What you have to do → Below you will find a set of lines. Repeat them all exactly.

Information supplied →
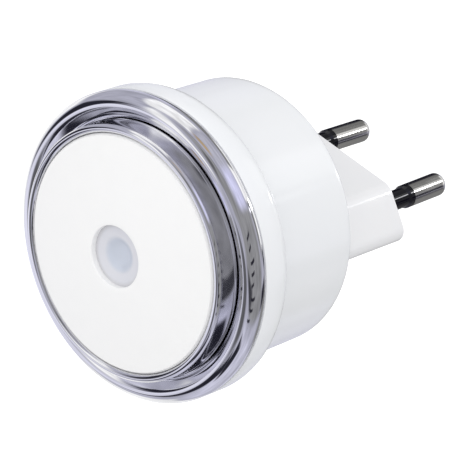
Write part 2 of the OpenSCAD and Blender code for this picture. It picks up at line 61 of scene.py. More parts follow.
# %% Units and the main depths
MM = 0.001
BODY_DEPTH = 30.2      # opal disc's edge to the housing's back
PLUG_LENGTH = 20.2     # housing's back to the plug's end face
REACH = BODY_DEPTH + PLUG_LENGTH


def depth(s):
    """Y in metres of a point s millimetres behind the opal disc's edge."""
    return (s - REACH) * MM


print("the disc's edge is at Y", round(depth(0), 4),
      "and the housing's back at Y", round(depth(BODY_DEPTH), 4))

# %% [markdown]
# ## One object at a time
#
# Blender's operators act on all that is selected, and the frame's pieces are selected when they
# are loaded. So `only` does what a click on one object does by hand: it clears the selection and
# takes that object. A finished piece has its place in its mesh, and its object sits unturned at
# the origin, because a pattern in a material follows the object and would slide otherwise.

# %% Taking one object and opening its mesh


def only(obj):
    """Selects one object and makes it the active one."""
    bpy.ops.object.select_all(action="DESELECT")
    obj.select_set(True)
    bpy.context.view_layer.objects.active = obj


def settle(obj):
    """Puts a piece's place into its mesh, so that its object sits unturned at the origin."""
    only(obj)
    bpy.ops.object.transform_apply(location=True, rotation=True, scale=True)


def open_mesh(obj):
    """Enters edit mode with nothing selected."""
    only(obj)
    bpy.ops.object.mode_set(mode="EDIT")
    bpy.ops.mesh.select_mode(type="VERT")
    bpy.ops.mesh.select_all(action="DESELECT")


def close_mesh():
    """Goes back to object mode, which writes the edits into the mesh."""
    bpy.ops.object.mode_set(mode="OBJECT")


print("the frame has", len(nodes), "nodes, and their meshes stay as they are")

# %% [markdown]
# ## Choosing points and edges
#
# By hand, points and edges are picked with the mouse. A script picks them by where they lie,
# which still works when a size changes. One function takes points and all that lies between
# them. The other takes single edges, because a bevel of one ring mustn't take in its neighbours.

# %% Choosing by place
HAIR = 0.004           # how near a point has to be to count as on a ring, in millimetres


def choose(obj, test):
    """Selects the vertices that pass a test of their place, and what lies between them."""
    bpy.ops.mesh.select_mode(type="VERT")
    bpy.ops.mesh.select_all(action="DESELECT")
    mesh = bmesh.from_edit_mesh(obj.data)
    for v in mesh.verts:
        if test(v.co):
            v.select_set(True)
    mesh.select_flush(True)
    bmesh.update_edit_mesh(obj.data)


def choose_edges(obj, test):
    """Selects the edges whose two ends pass a test together."""
    bpy.ops.mesh.select_mode(type="EDGE")
    bpy.ops.mesh.select_all(action="DESELECT")
    mesh = bmesh.from_edit_mesh(obj.data)
    for e in mesh.edges:
        e.select_set(test(e.verts[0].co, e.verts[1].co))
    bmesh.update_edit_mesh(obj.data)


def on_ring(r, s):
    """A test for the points of one ring."""
    def test(co):
        return (abs(math.hypot(co.x, co.z) - r * MM) < HAIR * MM
                and abs(co.y - depth(s)) < HAIR * MM)
    return test


print("a point counts as on a ring within", HAIR, "mm")

# %% [markdown]
# ## Turning a piece, as on a lathe
#
# The disc, both rings, the housing, the pins and the sleeves are turned shapes. In Blender such a
# shape can come from the Spin operator, from a Screw modifier, or from a circle that is extruded
# again and again. The last way is used here, because every step leaves a clean ring of edges
# that can be chosen later by its radius and depth, for a bevel. A circle is added at the first
# ring, and each further ring is one extrusion, moved along Y and scaled about the axis.
# A closed section ends where it began. An open one is closed at both ends, by one more ring that
# is drawn in to the axis.

# %% A turned piece from its rings
AROUND = 192           # points round a large ring
SMALL_AROUND = 96      # and round the window, a pin or a sleeve
MERGE = 0.5 * HAIR * MM


def turned(name, rings, around=AROUND, loop=True):
    """A turned piece from (radius, depth) rings. A loop joins the last ring to the first."""
    bpy.ops.object.select_all(action="DESELECT")
    r, s = rings[0]
    bpy.ops.mesh.primitive_circle_add(vertices=around, radius=r * MM, location=(0, depth(s), 0),
                                      rotation=(math.pi / 2, 0, 0))
    obj = bpy.context.active_object
    obj.name = obj.data.name = name
    settle(obj)
    open_mesh(obj)
    bpy.ops.mesh.select_all(action="SELECT")
    for r_next, s_next in rings[1:] + ([rings[0]] if loop else []):
        bpy.ops.mesh.extrude_edges_move(
            TRANSFORM_OT_translate={"value": (0, (s_next - s) * MM, 0)})
        grow = r_next / r
        bpy.ops.transform.resize(value=(grow, 1, grow), center_override=(0, depth(s_next), 0))
        r, s = r_next, s_next
    if loop:
        bpy.ops.mesh.select_all(action="SELECT")
        bpy.ops.mesh.remove_doubles(threshold=MERGE)
    else:
        for r, s in (rings[0], rings[-1]):
            choose(obj, on_ring(r, s))
            bpy.ops.mesh.extrude_edges_move(TRANSFORM_OT_translate={"value": (0, 0, 0)})
            bpy.ops.transform.resize(value=(0, 1, 0), center_override=(0, depth(s), 0))
            bpy.ops.mesh.remove_doubles(threshold=MERGE)
    bpy.ops.mesh.select_all(action="SELECT")
    bpy.ops.mesh.normals_make_consistent(inside=False)
    close_mesh()
    return obj


print("large rings have", AROUND, "points and small ones", SMALL_AROUND)

# %% [markdown]
# ## Round edges and curved sections
#
# No edge of a moulded or polished piece is perfectly sharp, and the thin bright line on a rounded
# edge is what makes it look solid. One sharp ring of edges is rounded with the bevel operator.
# Where the section is a long curve, as on the bead, its rings follow an arc instead: a bevel as
# wide as that would run into its neighbours.

# %% Bevels and arcs


def round_ring(obj, r, s, size, steps):
    """Rounds one ring of edges with a bevel."""
    open_mesh(obj)
    here = on_ring(r, s)
    choose_edges(obj, lambda a, b: here(a) and here(b))
    bpy.ops.mesh.bevel(offset=size * MM, segments=steps, profile=0.5, affect="EDGES")
    close_mesh()


def spread(first, last, steps):
    """Evenly spaced numbers from the first to the last."""
    return [first + (last - first) * i / steps for i in range(steps + 1)]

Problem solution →
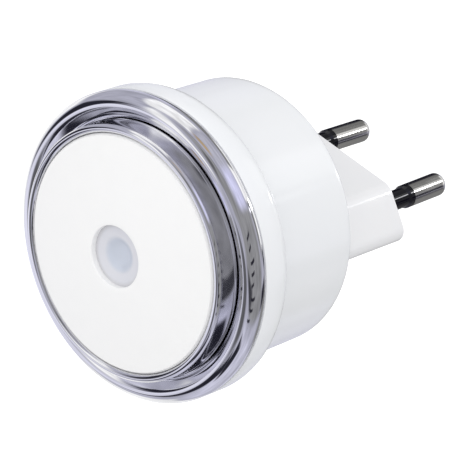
Write part 2 of the OpenSCAD and Blender code for this picture. It picks up at line 61 of scene.py. More parts follow.
# %% Units and the main depths
MM = 0.001
BODY_DEPTH = 30.2      # opal disc's edge to the housing's back
PLUG_LENGTH = 20.2     # housing's back to the plug's end face
REACH = BODY_DEPTH + PLUG_LENGTH


def depth(s):
    """Y in metres of a point s millimetres behind the opal disc's edge."""
    return (s - REACH) * MM


print("the disc's edge is at Y", round(depth(0), 4),
      "and the housing's back at Y", round(depth(BODY_DEPTH), 4))

# %% [markdown]
# ## One object at a time
#
# Blender's operators act on all that is selected, and the frame's pieces are selected when they
# are loaded. So `only` does what a click on one object does by hand: it clears the selection and
# takes that object. A finished piece has its place in its mesh, and its object sits unturned at
# the origin, because a pattern in a material follows the object and would slide otherwise.

# %% Taking one object and opening its mesh


def only(obj):
    """Selects one object and makes it the active one."""
    bpy.ops.object.select_all(action="DESELECT")
    obj.select_set(True)
    bpy.context.view_layer.objects.active = obj


def settle(obj):
    """Puts a piece's place into its mesh, so that its object sits unturned at the origin."""
    only(obj)
    bpy.ops.object.transform_apply(location=True, rotation=True, scale=True)


def open_mesh(obj):
    """Enters edit mode with nothing selected."""
    only(obj)
    bpy.ops.object.mode_set(mode="EDIT")
    bpy.ops.mesh.select_mode(type="VERT")
    bpy.ops.mesh.select_all(action="DESELECT")


def close_mesh():
    """Goes back to object mode, which writes the edits into the mesh."""
    bpy.ops.object.mode_set(mode="OBJECT")


print("the frame has", len(nodes), "nodes, and their meshes stay as they are")

# %% [markdown]
# ## Choosing points and edges
#
# By hand, points and edges are picked with the mouse. A script picks them by where they lie,
# which still works when a size changes. One function takes points and all that lies between
# them. The other takes single edges, because a bevel of one ring mustn't take in its neighbours.

# %% Choosing by place
HAIR = 0.004           # how near a point has to be to count as on a ring, in millimetres


def choose(obj, test):
    """Selects the vertices that pass a test of their place, and what lies between them."""
    bpy.ops.mesh.select_mode(type="VERT")
    bpy.ops.mesh.select_all(action="DESELECT")
    mesh = bmesh.from_edit_mesh(obj.data)
    for v in mesh.verts:
        if test(v.co):
            v.select_set(True)
    mesh.select_flush(True)
    bmesh.update_edit_mesh(obj.data)


def choose_edges(obj, test):
    """Selects the edges whose two ends pass a test together."""
    bpy.ops.mesh.select_mode(type="EDGE")
    bpy.ops.mesh.select_all(action="DESELECT")
    mesh = bmesh.from_edit_mesh(obj.data)
    for e in mesh.edges:
        e.select_set(test(e.verts[0].co, e.verts[1].co))
    bmesh.update_edit_mesh(obj.data)


def on_ring(r, s):
    """A test for the points of one ring."""
    def test(co):
        return (abs(math.hypot(co.x, co.z) - r * MM) < HAIR * MM
                and abs(co.y - depth(s)) < HAIR * MM)
    return test


print("a point counts as on a ring within", HAIR, "mm")

# %% [markdown]
# ## Turning a piece, as on a lathe
#
# The disc, both rings, the housing, the pins and the sleeves are turned shapes. In Blender such a
# shape can come from the Spin operator, from a Screw modifier, or from a circle that is extruded
# again and again. The last way is used here, because every step leaves a clean ring of edges
# that can be chosen later by its radius and depth, for a bevel. A circle is added at the first
# ring, and each further ring is one extrusion, moved along Y and scaled about the axis.
# A closed section ends where it began. An open one is closed at both ends, by one more ring that
# is drawn in to the axis.

# %% A turned piece from its rings
AROUND = 192           # points round a large ring
SMALL_AROUND = 96      # and round the window, a pin or a sleeve
MERGE = 0.5 * HAIR * MM


def turned(name, rings, around=AROUND, loop=True):
    """A turned piece from (radius, depth) rings. A loop joins the last ring to the first."""
    bpy.ops.object.select_all(action="DESELECT")
    r, s = rings[0]
    bpy.ops.mesh.primitive_circle_add(vertices=around, radius=r * MM, location=(0, depth(s), 0),
                                      rotation=(math.pi / 2, 0, 0))
    obj = bpy.context.active_object
    obj.name = obj.data.name = name
    settle(obj)
    open_mesh(obj)
    bpy.ops.mesh.select_all(action="SELECT")
    for r_next, s_next in rings[1:] + ([rings[0]] if loop else []):
        bpy.ops.mesh.extrude_edges_move(
            TRANSFORM_OT_translate={"value": (0, (s_next - s) * MM, 0)})
        grow = r_next / r
        bpy.ops.transform.resize(value=(grow, 1, grow), center_override=(0, depth(s_next), 0))
        r, s = r_next, s_next
    if loop:
        bpy.ops.mesh.select_all(action="SELECT")
        bpy.ops.mesh.remove_doubles(threshold=MERGE)
    else:
        for r, s in (rings[0], rings[-1]):
            choose(obj, on_ring(r, s))
            bpy.ops.mesh.extrude_edges_move(TRANSFORM_OT_translate={"value": (0, 0, 0)})
            bpy.ops.transform.resize(value=(0, 1, 0), center_override=(0, depth(s), 0))
            bpy.ops.mesh.remove_doubles(threshold=MERGE)
    bpy.ops.mesh.select_all(action="SELECT")
    bpy.ops.mesh.normals_make_consistent(inside=False)
    close_mesh()
    return obj


print("large rings have", AROUND, "points and small ones", SMALL_AROUND)

# %% [markdown]
# ## Round edges and curved sections
#
# No edge of a moulded or polished piece is perfectly sharp, and the thin bright line on a rounded
# edge is what makes it look solid. One sharp ring of edges is rounded with the bevel operator.
# Where the section is a long curve, as on the bead, its rings follow an arc instead: a bevel as
# wide as that would run into its neighbours.

# %% Bevels and arcs


def round_ring(obj, r, s, size, steps):
    """Rounds one ring of edges with a bevel."""
    open_mesh(obj)
    here = on_ring(r, s)
    choose_edges(obj, lambda a, b: here(a) and here(b))
    bpy.ops.mesh.bevel(offset=size * MM, segments=steps, profile=0.5, affect="EDGES")
    close_mesh()


def spread(first, last, steps):
    """Evenly spaced numbers from the first to the last."""
    return [first + (last - first) * i / steps for i in range(steps + 1)]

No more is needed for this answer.